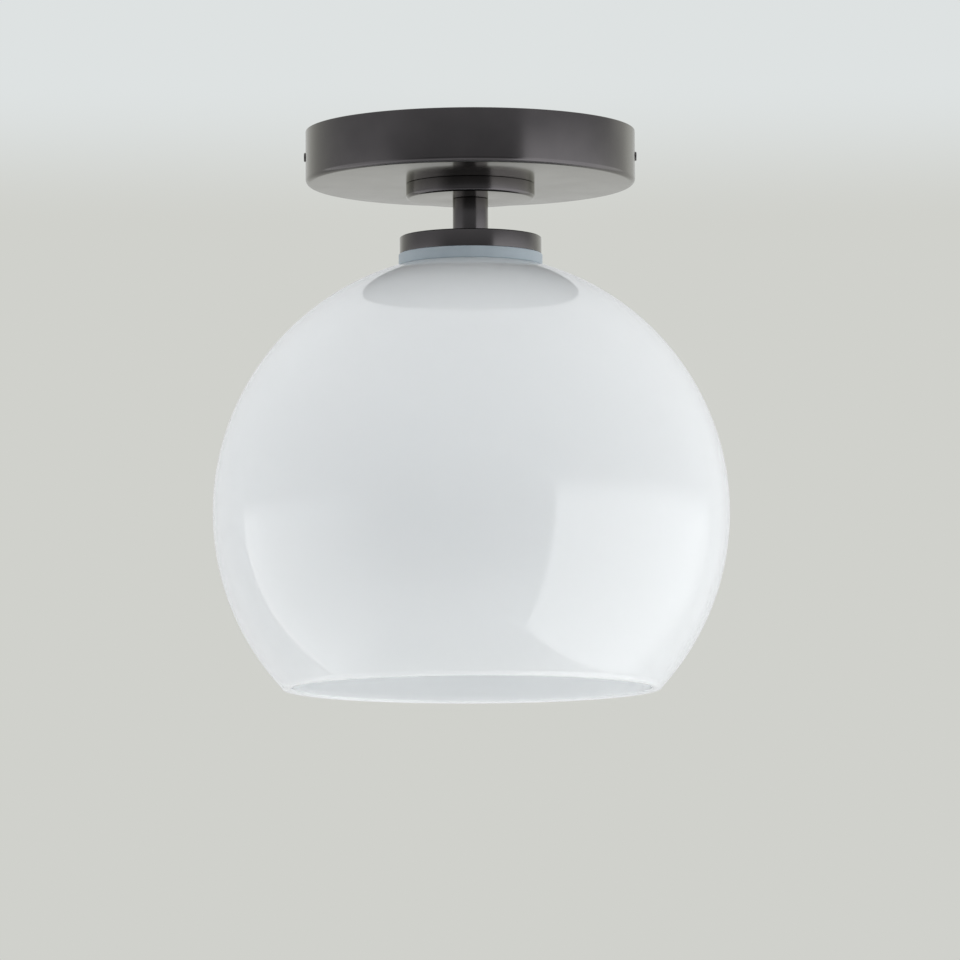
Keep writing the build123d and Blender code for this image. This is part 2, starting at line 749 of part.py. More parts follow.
# Bulb tip, its centre contact
with BuildPart() as bulb_tip_contact:
    with BuildSketch(Plane.XY.offset(bulb_tip - bulb_tip_height)):
        Circle(bulb_tip_diameter / 2)
    extrude(amount=bulb_tip_height)
    fillet(bulb_tip_contact.faces().sort_by(Axis.Z)[-1].edges(), bulb_tip_height / 2)
write(bulb_tip_contact.part, "bulb_tip_contact")

# Bulb insulator, between the tip and the screw cap
with BuildPart() as bulb_insulator:
    with BuildSketch(Plane.XY.offset(bulb_insulator_bottom)):
        Circle(bulb_cap_radius - bulb_cap_wall)
    with BuildSketch(Plane.XY.offset(bulb_tip - bulb_tip_height)):
        Circle(bulb_tip_diameter / 2)
    loft()
write(bulb_insulator.part, "bulb_insulator")

# Bulb screw cap
with BuildPart() as bulb_cap:
    with BuildSketch(Plane.XY.offset(bulb_insulator_bottom)):
        Circle(bulb_cap_radius)
    extrude(amount=-bulb_cap_length)
    fillet(bulb_cap.faces().sort_by(Axis.Z)[-1].edges(), bulb_cap_wall / 2)
    with BuildSketch(Plane.XY.offset(bulb_cap_bottom)):
        Circle(bulb_cap_radius - bulb_cap_wall)
    extrude(amount=bulb_cap_length, mode=Mode.SUBTRACT)
    with BuildLine() as knuckle_line:
        Helix(
            pitch=bulb_thread_pitch,
            height=bulb_cap_length - 2 * bulb_thread_pitch,
            radius=bulb_cap_radius + bulb_groove_radius - bulb_groove_depth,
            center=(0, 0, bulb_cap_bottom + bulb_thread_pitch),
        )
    with BuildSketch(Plane(origin=knuckle_line.line @ 0, z_dir=knuckle_line.line % 0)) as knuckle:
        Circle(bulb_groove_radius)
    sweep(sections=knuckle.sketch, path=knuckle_line.line, is_frenet=True, mode=Mode.SUBTRACT)
write(bulb_cap.part, "bulb_cap")

# Bulb housing, a moulded bell from the cap to the diffuser
seam_radius = sqrt((bulb_diameter / 2) ** 2 - bulb_seam_rise**2)
with BuildPart() as bulb_housing:
    bulb_neck_bottom = bulb_cap_bottom - bulb_neck_height
    neck_radius = bulb_neck_diameter / 2
    inner_seam_radius = seam_radius - bulb_housing_wall
    inner_neck_radius = neck_radius - bulb_housing_wall
    seam_slope = (bulb_seam_rise, -seam_radius)
    with BuildSketch(Plane.XZ):
        with BuildLine():
            Line((inner_neck_radius, bulb_cap_bottom), (neck_radius, bulb_cap_bottom))
            Line((neck_radius, bulb_cap_bottom), (neck_radius, bulb_neck_bottom))
            Spline(
                (neck_radius, bulb_neck_bottom),
                (seam_radius, bulb_seam),
                tangents=[(0, -1), seam_slope],
            )
            Line((seam_radius, bulb_seam), (inner_seam_radius, bulb_seam))
            Spline(
                (inner_seam_radius, bulb_seam),
                (inner_neck_radius, bulb_neck_bottom),
                tangents=[(-seam_slope[0], -seam_slope[1]), (0, 1)],
            )
            Line((inner_neck_radius, bulb_neck_bottom), (inner_neck_radius, bulb_cap_bottom))
        make_face()
    revolve(axis=Axis.Z)
    with BuildSketch(Plane.XY.offset(bulb_cap_bottom)):
        Circle(bulb_cap_radius - bulb_cap_wall - thread_gap)
        Circle(inner_neck_radius - bulb_cap_lip, mode=Mode.SUBTRACT)
    extrude(amount=bulb_plug_depth)
    with BuildSketch(Plane.XY.offset(bulb_cap_bottom + bulb_plug_depth)):
        Circle(bulb_cap_radius - bulb_cap_wall - thread_gap)
        Circle(bulb_plug_hole / 2, mode=Mode.SUBTRACT)
    extrude(amount=-bulb_plug_end)
    with BuildSketch(Plane.XY.offset(bulb_cap_bottom)):
        Circle(neck_radius)
        Circle(inner_neck_radius - bulb_cap_lip, mode=Mode.SUBTRACT)
    extrude(amount=-bulb_cap_lip_height)
write(bulb_housing.part, "bulb_housing")

# Diffuser, the bulb's milky dome
with BuildPart() as bulb_diffuser:
    inner_dome_radius = bulb_diameter / 2 - bulb_diffuser_wall
    inner_dome_seam = sqrt(inner_dome_radius**2 - bulb_seam_rise**2)
    inner_dome_end = bulb_end + bulb_diffuser_wall
    with BuildSketch(Plane.XZ):
        with BuildLine():
            RadiusArc((seam_radius, bulb_seam), (bulb_diameter / 2, bulb_centre), bulb_diameter / 2)
            RadiusArc((bulb_diameter / 2, bulb_centre), (0, bulb_end), bulb_diameter / 2)
            Line((0, bulb_end), (0, inner_dome_end))
            RadiusArc((0, inner_dome_end), (inner_dome_radius, bulb_centre), -inner_dome_radius)
            RadiusArc((inner_dome_radius, bulb_centre), (inner_dome_seam, bulb_seam), -inner_dome_radius)
            Line((inner_dome_seam, bulb_seam), (seam_radius, bulb_seam))
        make_face()
    revolve(axis=Axis.Z)
write(bulb_diffuser.part, "bulb_diffuser")

# Board that carries the bulb's diodes
with BuildPart() as led_board:
    with BuildSketch(Plane.XY.offset(bulb_seam)):
        Circle(inner_seam_radius - led_board_gap)
        Circle(lead_diameter, mode=Mode.SUBTRACT)
    extrude(amount=led_board_thickness)
write(led_board.part, "led_board")

# Diodes, in a circle under the board
with BuildPart() as leds:
    with BuildSketch(Plane.XY.offset(bulb_seam)):
        with PolarLocations(led_circle_diameter / 2, led_count):
            Rectangle(led_size, led_size)
    extrude(amount=-led_height)
write(leds.part, "leds")

# Driver board inside the housing, with its coil and its capacitor
with BuildPart() as bulb_driver:
    driver_bottom = bulb_seam + led_board_thickness
    with BuildSketch(Plane.XY.offset(driver_bottom)):
        Rectangle(driver_width, driver_thickness)
    extrude(amount=driver_length)
    with BuildSketch(Plane.XZ.offset(driver_thickness / 2)):
        with Locations((0, driver_bottom + driver_coil_rise)):
            Circle(driver_coil_diameter / 2)
    extrude(amount=driver_coil_height)
    with BuildSketch(Plane.XZ.offset(-driver_thickness / 2)):
        with Locations((0, driver_bottom + driver_can_rise)):
            Circle(driver_can_diameter / 2)
    extrude(amount=-driver_coil_height)
write(bulb_driver.part, "bulb_driver")

# Leads, from the lampholder's terminals up the nipple to the wire nuts
lead_foot = block_top - lead_block_depth + thread_gap
boss_bottom = holder_top - holder_boss_depth
lead_rise = block_top + lead_diameter
lead_gather = boss_bottom - lead_diameter / 2
lead_top = -lead_top_drop
lead_crest = lead_top - lead_crest_dip
power_lead_end = power_nut_y + wire_nut_bore_depth - lead_end_gap
live_route = [
    (terminal_x, 0, lead_foot),
    (terminal_x, 0, lead_rise),
    (lead_offset, 0, lead_gather),
    (lead_offset, 0, lead_top),
    (live_bend_x, live_bend_y, lead_crest),
    (live_nut_x, live_level_y, wire_nut_z),
    (live_nut_x, power_lead_end, wire_nut_z),
]
neutral_route = [
    (-terminal_x, 0, lead_foot),
    (-terminal_x, 0, lead_rise),
    (-lead_offset, 0, lead_gather),
    (-lead_offset, 0, lead_top),
    (neutral_bend_x, neutral_bend_y, lead_crest),
    (neutral_nut_x, neutral_level_y, wire_nut_z),
    (neutral_nut_x, power_lead_end, wire_nut_z),
]
for lead_name, route in (("live_lead", live_route), ("neutral_lead", neutral_route)):
    with BuildPart() as lead:
        radii = bend_radii(route)
        with BuildLine() as lead_line:
            FilletPolyline(*route, radius=radii)
        with BuildSketch(Plane(origin=route[0], z_dir=(0, 0, 1))) as lead_section:
            Circle(lead_diameter / 2)
        sweep(sections=lead_section.sketch, path=lead_line.line)
    report_lead(lead_name, radii, lead_line, lead, lead_diameter)
    write(lead.part, lead_name)

# Ground lead, hooked round the ground screw
ground_loop_radius = ground_screw_diameter / 2 + ground_lead_diameter / 2 + passing_gap
ground_lead_x = ground_screw_x + ground_loop_radius
ground_lead_z = -bracket_thickness - ground_lead_diameter / 2 - thread_gap
ground_route = [
    (ground_lead_x, 0, ground_lead_z),
    (ground_lead_x, bracket_width / 2 + ground_bend_gap, ground_lead_z),
    (ground_lead_x, bracket_width / 2 + ground_level_gap, wire_nut_z),
    (ground_lead_x, ground_nut_y + wire_nut_bore_depth - lead_end_gap, wire_nut_z),
]
with BuildPart() as ground_lead:
    radii = bend_radii(ground_route)
    with BuildLine() as ground_line:
        hook_centre = (ground_screw_x, 0, ground_lead_z)
        CenterArc(hook_centre, ground_loop_radius, 90, 270)
        FilletPolyline(*ground_route, radius=radii)
    hook_start = ground_line.line @ 0
    with BuildSketch(Plane(origin=hook_start, z_dir=ground_line.line % 0)) as ground_section:
        Circle(ground_lead_diameter / 2)
    sweep(sections=ground_section.sketch, path=ground_line.line)
report_lead("ground_lead", radii, ground_line, ground_lead, ground_lead_diameter)
write(ground_lead.part, "ground_lead")

# Wire nuts, twisted onto the ends of the three leads
with BuildPart() as wire_nut:
    with BuildSketch(Plane.XZ):
        Circle(wire_nut_diameter / 2)
    with BuildSketch(Plane.XZ.offset(-wire_nut_length)):
        Circle(wire_nut_tip_diameter / 2)
    loft()
    fillet(wire_nut.faces().sort_by(Axis.Y)[-1].edges(), wire_nut_rib_diameter)
    with BuildSketch(Plane.XZ):
        with PolarLocations(wire_nut_diameter / 2 - wire_nut_rib_inset, wire_nut_ribs):
            Circle(wire_nut_rib_diameter / 2)
    extrude(amount=-wire_nut_grip)
    with BuildSketch(Plane.XZ):
        Circle(wire_nut_bore / 2)
    extrude(amount=-wire_nut_bore_depth, mode=Mode.SUBTRACT)
with BuildPart() as wire_nuts:
    with Locations(
        (live_nut_x, power_nut_y, wire_nut_z),
        (neutral_nut_x, power_nut_y, wire_nut_z),
        (ground_lead_x, ground_nut_y, wire_nut_z),
    ):
        add(wire_nut.part)
write(wire_nuts.part, "wire_nuts")

print("canopy", canopy_diameter, "globe", globe_diameter, "height", round(-globe_mouth, 1))
print("bulb turn range", round(360 * contact_press / bulb_thread_pitch, 1), "degrees")
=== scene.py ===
import logging
from dataclasses import dataclass
from enum import Enum, IntEnum
from math import asin, cos, pi, radians, sin, sqrt, tan
from typing import Callable, Optional, Sequence

import bmesh
import bpy
from mathutils import Matrix, Vector


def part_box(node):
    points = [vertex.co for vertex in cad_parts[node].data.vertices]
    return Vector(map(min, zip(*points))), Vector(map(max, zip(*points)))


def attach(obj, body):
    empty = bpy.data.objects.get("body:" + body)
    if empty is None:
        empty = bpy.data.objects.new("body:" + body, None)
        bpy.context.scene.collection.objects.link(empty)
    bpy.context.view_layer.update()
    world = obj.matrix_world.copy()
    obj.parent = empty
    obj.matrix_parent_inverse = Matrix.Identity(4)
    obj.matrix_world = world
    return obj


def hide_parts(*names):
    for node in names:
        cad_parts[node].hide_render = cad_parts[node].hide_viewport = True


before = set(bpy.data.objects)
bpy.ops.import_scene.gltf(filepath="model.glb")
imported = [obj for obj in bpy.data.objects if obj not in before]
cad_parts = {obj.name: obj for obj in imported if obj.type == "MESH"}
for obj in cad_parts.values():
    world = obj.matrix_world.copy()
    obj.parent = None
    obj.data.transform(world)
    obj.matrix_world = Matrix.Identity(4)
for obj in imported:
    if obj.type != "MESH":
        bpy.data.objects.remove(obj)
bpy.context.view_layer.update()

MM = 0.001
WELD = 0.002 * MM
HAIR = 1e-7
FLAT_TURN = radians(1)
SHARP_TURN = radians(28)
SMOOTH_TURN = radians(30)
BEVEL_TURN = radians(35)
BLOCK_TURN = radians(40)
log = logging.getLogger("flush_mount_light")

Point = tuple[float, float]
Place = tuple[float, float, float]
Colour = tuple[float, float, float]
Relief = Callable[[float, float, float], float]
Socket = bpy.types.NodeSocket


# Finishes


class Pattern(Enum):
    """What breaks up the colour and the gloss of a finish."""

    MOTTLE = "soft clouds"
    SPANGLE = "crystal patches, as on zinc"
    FLECKED = "small specks, as in moulding powder"


class Nodes:
    """A node tree that is built one call a node."""

    def __init__(self, tree: bpy.types.NodeTree) -> None:
        """Take a tree and empty it."""
        self.tree = tree
        tree.nodes.clear()

    def add(self, kind: str, inputs: Optional[dict] = None, **settings: object) -> bpy.types.Node:
        """Add a node.

        Args:
            kind: its type.
            inputs: for each input, by name or number, the socket that feeds it or its value.
            settings: the node's own properties.

        Returns:
            The node.
        """
        node = self.tree.nodes.new(kind)
        for name, value in settings.items():
            setattr(node, name, value)
        for name, value in (inputs or {}).items():
            if isinstance(value, Socket):
                self.tree.links.new(value, node.inputs[name])
            else:
                node.inputs[name].default_value = value
        return node

    def mix(self, factor: Socket, low: Colour, high: Colour) -> Socket:
        """Blend two linear colours by a pattern, 0 for low and 1 for high."""
        feeds = {"Factor": factor, "A": (*low, 1), "B": (*high, 1)}
        return self.add("ShaderNodeMix", feeds, data_type="RGBA").outputs["Result"]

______

§ THE TASK: Proceeding from the line containing "# Wire nuts, twisted" through the line containing "obj.parent = empty", transcribe the lines above exactly, both end lines included.

§ WRITTEN ANSWER:
# Wire nuts, twisted onto the ends of the three leads
with BuildPart() as wire_nut:
    with BuildSketch(Plane.XZ):
        Circle(wire_nut_diameter / 2)
    with BuildSketch(Plane.XZ.offset(-wire_nut_length)):
        Circle(wire_nut_tip_diameter / 2)
    loft()
    fillet(wire_nut.faces().sort_by(Axis.Y)[-1].edges(), wire_nut_rib_diameter)
    with BuildSketch(Plane.XZ):
        with PolarLocations(wire_nut_diameter / 2 - wire_nut_rib_inset, wire_nut_ribs):
            Circle(wire_nut_rib_diameter / 2)
    extrude(amount=-wire_nut_grip)
    with BuildSketch(Plane.XZ):
        Circle(wire_nut_bore / 2)
    extrude(amount=-wire_nut_bore_depth, mode=Mode.SUBTRACT)
with BuildPart() as wire_nuts:
    with Locations(
        (live_nut_x, power_nut_y, wire_nut_z),
        (neutral_nut_x, power_nut_y, wire_nut_z),
        (ground_lead_x, ground_nut_y, wire_nut_z),
    ):
        add(wire_nut.part)
write(wire_nuts.part, "wire_nuts")

print("canopy", canopy_diameter, "globe", globe_diameter, "height", round(-globe_mouth, 1))
print("bulb turn range", round(360 * contact_press / bulb_thread_pitch, 1), "degrees")
=== scene.py ===
import logging
from dataclasses import dataclass
from enum import Enum, IntEnum
from math import asin, cos, pi, radians, sin, sqrt, tan
from typing import Callable, Optional, Sequence

import bmesh
import bpy
from mathutils import Matrix, Vector


def part_box(node):
    points = [vertex.co for vertex in cad_parts[node].data.vertices]
    return Vector(map(min, zip(*points))), Vector(map(max, zip(*points)))


def attach(obj, body):
    empty = bpy.data.objects.get("body:" + body)
    if empty is None:
        empty = bpy.data.objects.new("body:" + body, None)
        bpy.context.scene.collection.objects.link(empty)
    bpy.context.view_layer.update()
    world = obj.matrix_world.copy()
    obj.parent = empty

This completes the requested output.